こちらの写真だと、ちょうど焼き鮭の皮目の油をまとったところに光が反射するような感じで撮りたいなと。手前にボケを入れることで、盛り付ける作業の流れを見せつつ鮭をメインで見せられるように意識しました。ノスタルジックネガは、すごく好きなフィルムシミュレーション。アンバーな色味が、落ち着いた暖色系の明かりや夜のキッチンで作業している空気感とすごくマッチするなと思いました。
――作品には日常でごはんを撮るときに真似したいテクニックがたくさん詰まっていました。素敵な盛りつけもぜひ参考にしたいです。
盛りつけは誰に教わったわけでもなく、すべてフィーリング。手を抜くとぐちゃぐちゃになっちゃいます(笑)。盛りつけって、考え方的には洋服やインテリアのレイアウトとかとあまり変わらないんじゃないかなと思っていて、意識していることは大まかに“色数・バランス・形“の3つ。プロの方に教わっていない分、自分の中での「やってはいけないこと」っていうのがあんまりないんです。
――こうした工夫を取り入れて作ったものを写真に残すことは、料理のモチベーションにもなりそうですね。
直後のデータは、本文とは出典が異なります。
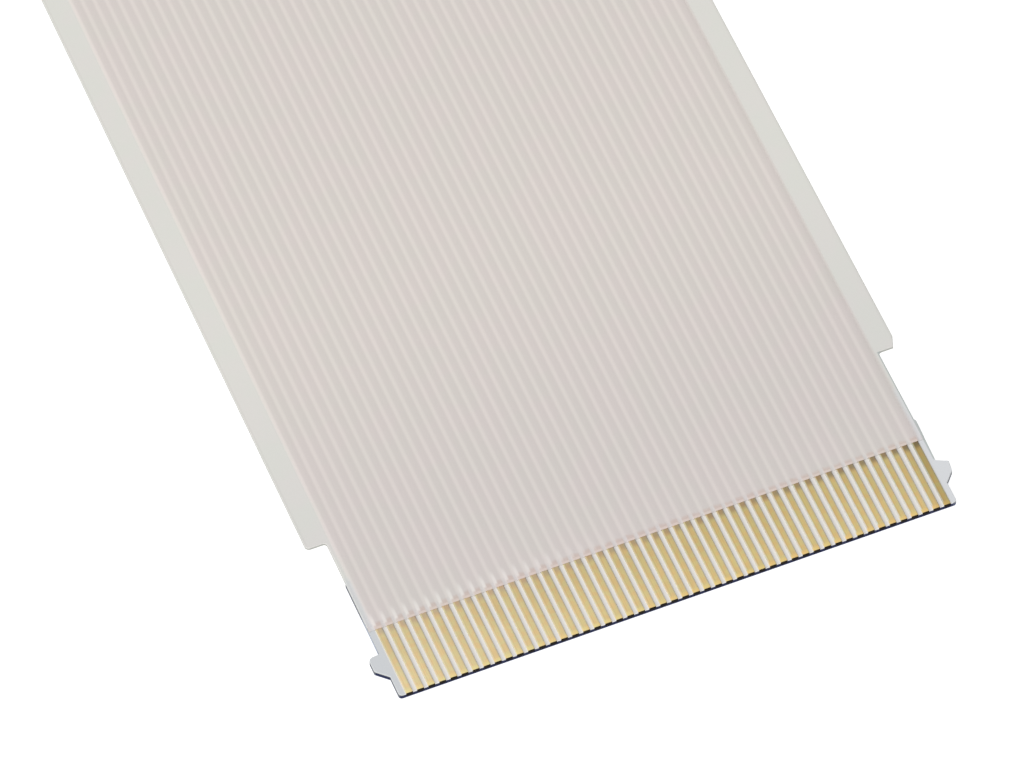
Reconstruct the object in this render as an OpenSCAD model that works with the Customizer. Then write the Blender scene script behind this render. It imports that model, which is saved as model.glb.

たとえば写真をSNSにアップすることが料理のモチベーションを上げる理由になるのであれば、それはそれですごくいいことだなと思います。僕のやっているサイトは“誰でも簡単においしく作れる”がコンセプトの1つなのですが、レシピどおりにつくっておいしいのは当たり前。つくる前段階からおいしそうと感じられる写真を載せたいと思っています。自分でもつくってみようかなと思う入り口として写真があると思うし、『BINANPASTA』が料理を楽しむきっかけになれたら嬉しいですね。
――そうしたRyogoさんの発信スタイルは、どんな人でも本格的な撮影を気軽に楽しめる『X-S20』とも共通しているように感じます。
僕自身『X-S20』を使ってみたことで、風景やポートレートなど料理以外の撮影にももっとトライしてみたいなと思いました。いろんなシチュエーションでフィルムシミュレーションを試してみたいというのはもちろん、バッテリーの持ちといったところで、これまで少し億劫だなと感じていた面がクリアになったので、『X-S20』を活用するならどんどん外に持ち出してみたいですね。